The works in the show certainly exude the aura of pause and incompletion, giving it the feel of a work-in-progress The first piece we encounter upon entering the Wattis is Roman Ondák’s Untitled (2005), a small, blank gallery space roped off by a sign that reads, “DEADLINE POSTPONED UNTIL TOMORROW.” This piece sets a tone for the rest of the show in important ways: it is visually austere; contains a tension in reference to both the deadline of an exhibition opening and the assignment of the Curatorial Practice course; and has a wry sense of humor conveyed through wordplay. These qualities foreground relationships between works in the show (specifically in their various states of completion) and locate the show within the history of contemporary exhibition making.

The next space features Zachary Royer Scholz’s large custom-made installation, Shared holding pattern (2010), and the collective Red76’s Counter-Culture as Pedagogy: Pop-Up Book Academy (2010-2011), both of which involve the artists’ relationships with materials and the way these materials become imbued with meaning. This room has by far the most stuff in it but still feels spacious and open.

This openness allows the viewer to notice the subtle but poetic (and, the curators tell us, “key”) work, Autobiography (If these walls could speak) (2009‑2010), by Nina Beier and Marie

Zachary Royer Scholz. Shared holding pattern, 2010; mixed media. Image courtesy of the Artist, the Curators, and the Wattis Institute, San Francisco. Photo: Parker Tilghman.

Roman Ondák. Untitled, 2005; plastic sign and cotton cord. Image courtesy of the Artist, the Curators, and the Wattis Institute, San Francisco. Photo: Parker Tilghman.

Lund, who have asked the gallery’s staff to reconstitute nail holes made for Wattis exhibitions past, according to their own memories.[3] The featured works of Beier and Lund, Red76, and Scholz are all either custom-made for the exhibition, are ongoing projects, or have the natural potential to be. The title of Scholz’s coffin-like installation acts as another reminder of the forever-deliberating state of the exhibition as a whole. The temporal and material relationships between these works make this one of the show’s strongest sections.

Christine Wong Yap. Unlimited Promise, 2009; foil, paper, thread, light and shadow. Image courtesy of the Artist, the Curators, and the Wattis Institute, San Francisco. Photo: Christine Wong Yap.

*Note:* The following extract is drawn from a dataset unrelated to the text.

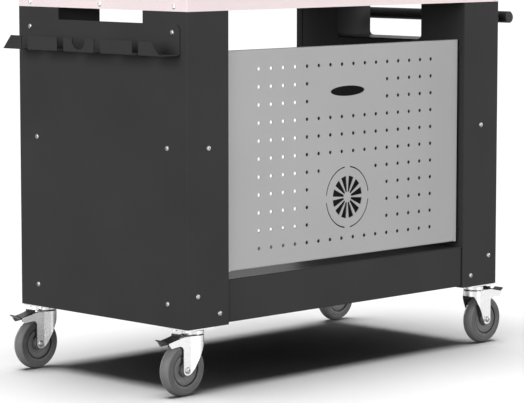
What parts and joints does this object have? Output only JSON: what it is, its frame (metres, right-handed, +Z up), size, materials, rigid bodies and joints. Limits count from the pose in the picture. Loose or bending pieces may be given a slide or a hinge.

The exhibition continues with poetic and gentle transitions between mediums, artistic modes, and concepts. Some works are easier to absorb, such as Christine Wong Yap’s clever and moody Unlimited Promise, while others, such as David Horvitz’s two untitled works, involve complex backstories. Untitled (Gift) (2010), documents a project for which the Wattis sent a framed photograph and a flower to eight other Bay Area art institutions. Included are letters sent in response, either thanking the Wattis or declining the gifts. This work’s intent(to “humanize art institutions while exposing their bureaucratic hierarchies” is more interesting in its elaborate context.[4] The Wattis is a gallery within a college that has partnered with the Curatorial Practice program to realize an exhibition that is simultaneously a class assignment and a stand-alone show. From a visitor’s perspective, one of the most interesting (or at least, most visible) aspects of this collaboration between the Curatorial Practice students and the Wattis is that the curators must both staff the exhibition as gallery sitters and perform works by Tino Sehgal.[5] Although Sehgal’s work is considered its own project, unconnected to this exhibition, it is inextricable from it—not only because it must be performed by the curators of WHAMTAIT, but also because of its clear relationship to the lineage of dematerialization, which the curators reference in their catalogue introduction and demonstrate through works like Lawrence Weiner’s A 36” X 36” REMOVAL TO THE LATHING OR SUPPORT WALL OF PLASTER OR WALLBOARD FROM A WALL (1968/2010).

The sparseness of the exhibition, combined with the inclusion of Weiner’s instructional piece alongside works by contemporary artists working in a conceptual vein, pays homage to seminal shows like Mel Bochner’s Working drawings and other visible things on paper not necessarily meant to be viewed as art, an exhibition at SVA in 1966 that simply consisted of three identical notebooks filled with photocopies of Bochner’s work in an otherwise empty gallery. While WHAMTAIT is not completely empty, it maintains a certain austerity in accordance with the mandate of Tercerunquinto’s commissioned piece, Ejercicio Museográfico (Museographic Exercise) (2010 ) to keep half of each gallery empty. The end result is a show that pushes forward dialogues around site-specificity and institutional critique; these curators and artists are not so much at odds with the institution, but rather in serious dialogue with it. They have used the occasion of this show to engage with the gallery as a site, in both tangible and theoretical senses. As a promise and a pause, this engagement is well worth a visit.


“We Have as Much Time as it Takes”  is on view at the Wattis Institute through July 31, 2010.


[1] We have as much time as it takes. Exhibition catalogue produced by the California College of the Arts Graduate Program in Curatorial Practice in partnership with the Wattis Institute for Contemporary Arts, 2010, 7.
[2] Ibid, 11.
[3] Ibid, 8.
[4] We have as much time as it takes, exhibition brochure, 2010.
[5] Those who are regular visitors to the Wattis know that Sehgal’s work is performed by gallery sitters as part of the gallery’s long-standing commitment to showcasing Sehgal’s dematerial performance work, under the direction of Jens Hoffmann.